Satoshi Kanazawa is Associate Professor of Comparative Culture at Takasaki University of Commerce, executive director of the Henry Miller Society of Japan, and Editor-In-Chief of its journal, Delta: Studies on Henry Miller, Anaïs Nin and Lawrence Durrell. He has translated some of Miller’s works, including The Colossus of Maroussi and “Un Être Étoilique,” into Japanese. His contribution here is a translated and revised version of an article that appeared in the literary magazine Suisei Tsushin featuring Anaïs Nin. He is currently writing a book on American films.

Harry Kiakis joined the Army at seventeen, and served both in Korea and Japan. He later graduated from Brown University. He and his wife Connie got to know Henry Miller very well, at one point living in his Pacific Palisades house. He kept a 400 page journal of meetings with Miller, which remains mostly unpublished. He currently resides in Laguna Beach, CA.

Kim Krizan is an Academy Award-nominated writer of the films Before Sunrise and Before Sunset. She has a Master’s degree in literature and wrote her thesis on the diaries of Anaïs Nin. Her contribution to A Café in Space, Vol. 7, was “Hugh’s Stand.” Krizan lives in Los Angeles.

Barbara Kraft, author of The Restless Spirit: Journal of a Gemini and a former reporter for Time Magazine, has written and published in a variety of genres including drama, fiction, non-fiction (essays, book reviews), autobiography, poetry, and opera libretti. A registered reader at the Huntington Library, San Marino, CA, her interviews with leading literary figures such as Miller and Ionesco have appeared in journals, such as The Hudson Review, Michigan Quarterly, and The Canadian Theatre Review.

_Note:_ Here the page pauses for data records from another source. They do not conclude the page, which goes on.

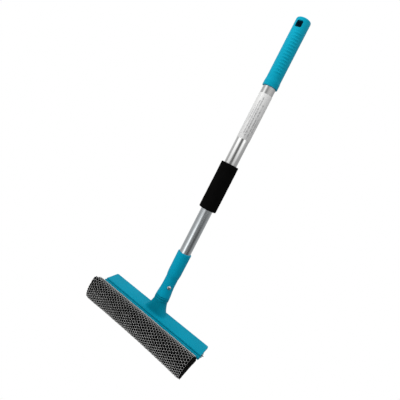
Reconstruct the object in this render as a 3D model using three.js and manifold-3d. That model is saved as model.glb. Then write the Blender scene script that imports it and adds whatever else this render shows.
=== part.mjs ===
// Telescopic window cleaning squeegee: a two-section aluminium pole with a moulded grip, and a head
// that carries a net-covered sponge on one side and a rubber blade on the other.
// Millimetres, +Z up the pole, +X along the head, -Y towards the sponge side.
// The origin is the centre of the hang hole, on the pole's axis.
import * as THREE from "three";
import { mergeVertices } from "three/addons/utils/BufferGeometryUtils.js";
import Module from "manifold-3d";

const wasm = await Module();
wasm.setup();

// ---- driving dimensions ----
const GAP = 0.3; // clearance between pieces that touch on the real tool
const ROUND = 48; // facets round the pole

const OUTER_R = 11.2; // outer tube
const OUTER_WALL = 0.6;
const INNER_R = 10.3; // inner tube
const INNER_WALL = 0.8;

// Heights are measured up from the seam between the neck and the head's collar.
const GRIP_BOTTOM = 386.3;
const GRIP_TOP = 508.8;
const GRIP_CROWN_RADIUS = 3; // rounding between the grip's side and its nearly flat crown
const GRIP_CROWN_RISE = 1;
const GRIP_R = 12.9;
const GRIP_RIM_R = 13.5;
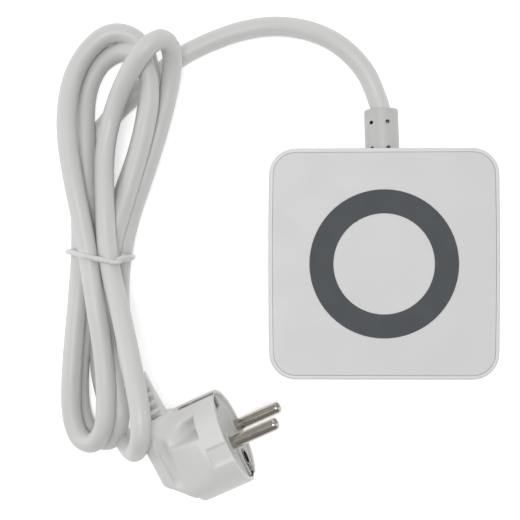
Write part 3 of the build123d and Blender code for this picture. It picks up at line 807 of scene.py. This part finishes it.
def make_world():
    """Even light from all round, but dimmer from the front of the studio."""
    world = bpy.data.worlds.new("studio")
    world.use_nodes = True
    tree = world.node_tree
    tree.nodes["Background"].inputs["Color"].default_value = (1.0, 1.0, 1.0, 1.0)
    where = tree.nodes.new("ShaderNodeTexCoord")
    parts = tree.nodes.new("ShaderNodeSeparateXYZ")
    spread = tree.nodes.new("ShaderNodeMapRange")
    spread.inputs["From Min"].default_value = -0.35
    spread.inputs["From Max"].default_value = 0.0
    spread.inputs["To Min"].default_value = 0.3
    spread.inputs["To Max"].default_value = 0.49
    tree.links.new(where.outputs["Generated"], parts.inputs["Vector"])
    tree.links.new(parts.outputs["Y"], spread.inputs["Value"])
    tree.links.new(spread.outputs["Result"], tree.nodes["Background"].inputs["Strength"])
    bpy.context.scene.world = world


def make_floor():
    half = FLOOR_HALF
    data = bpy.data.meshes.new("floor")
    corners = [(-half, -half, 0), (half, -half, 0), (half, half, 0), (-half, half, 0)]
    data.from_pydata(corners, [], [(0, 1, 2, 3)])
    floor = bpy.data.objects.new("floor", data)
    bpy.context.scene.collection.objects.link(floor)
    paper = new_material("floor_paper", (0.8, 0.8, 0.8), 0.9)
    shader = paper.node_tree.nodes["Principled BSDF"]
    shader.inputs["Emission Color"].default_value = (1.0, 1.0, 1.0, 1.0)
    shader.inputs["Emission Strength"].default_value = FLOOR_GLOW
    paint(floor, paper)


def make_camera():
    data = bpy.data.cameras.new("camera")
    data.lens = CAMERA_LENS
    data.sensor_width = CAMERA_SENSOR
    data.clip_start = 0.01
    camera = bpy.data.objects.new("camera", data)
    camera.location = CAMERA_PLACE
    camera.rotation_euler = tuple(math.radians(angle) for angle in CAMERA_ANGLES)
    bpy.context.scene.collection.objects.link(camera)
    bpy.context.scene.camera = camera


make_floor()
make_camera()
make_world()
bpy.context.scene.view_settings.view_transform = "Standard"
soft_light("softbox_top", (-0.06, 0.0, 1.1), MIDDLE, 0.5, 5.05)
soft_light("softbox_back", (-0.05, 0.75, 0.4), MIDDLE, 0.6, 0.8)
soft_light("softbox_left", (-0.75, 0.05, 0.32), MIDDLE, 0.6, 1.5)
soft_light("softbox_right", (0.7, 0.0, 0.32), MIDDLE, 0.6, 0.8)
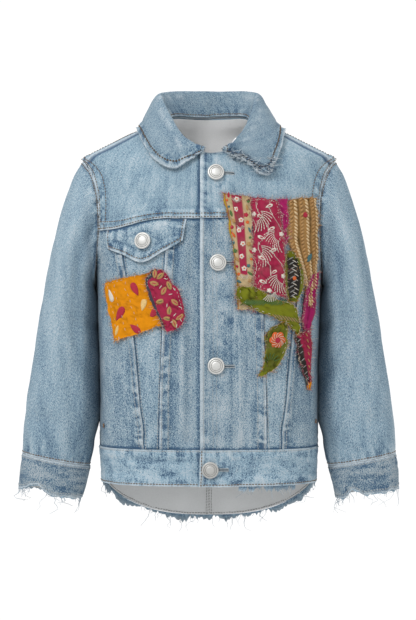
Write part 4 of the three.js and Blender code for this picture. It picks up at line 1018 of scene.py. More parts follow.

Tristine Rainer was a friend of Anaïs Nin and co-taught a writing class with her for International College, and author of The New Diary (Tarcher/Penguin), updated in 2004, and Your Life as Story (Tarcher/Penguin), 1998. Rainer’s TV movies include Games Mother Never Taught You (CBS), Having It All (ABC), Secrets of a Married Man (NBC) and Forbidden Nights (CBS). She is currently Director of the nonprofit Center for Autobiographic Studies (www.storyhelp.com).

Colette Standish is an English painter and photographer living in San Francisco. She graduated from St Martins School of Art, London, and has exhibited extensively throughout Europe and America. She won the 2000 Jessop Photography Prize and has been awarded fellowships in New Mexico, Italy, and Spain. Her work is in many public and private collections, including the Museum of Fine Art in Santa Fe and the late Rupert Pole’s personal art collection. Colette recently published her first art and poetry book, Viaggio: A journey through life.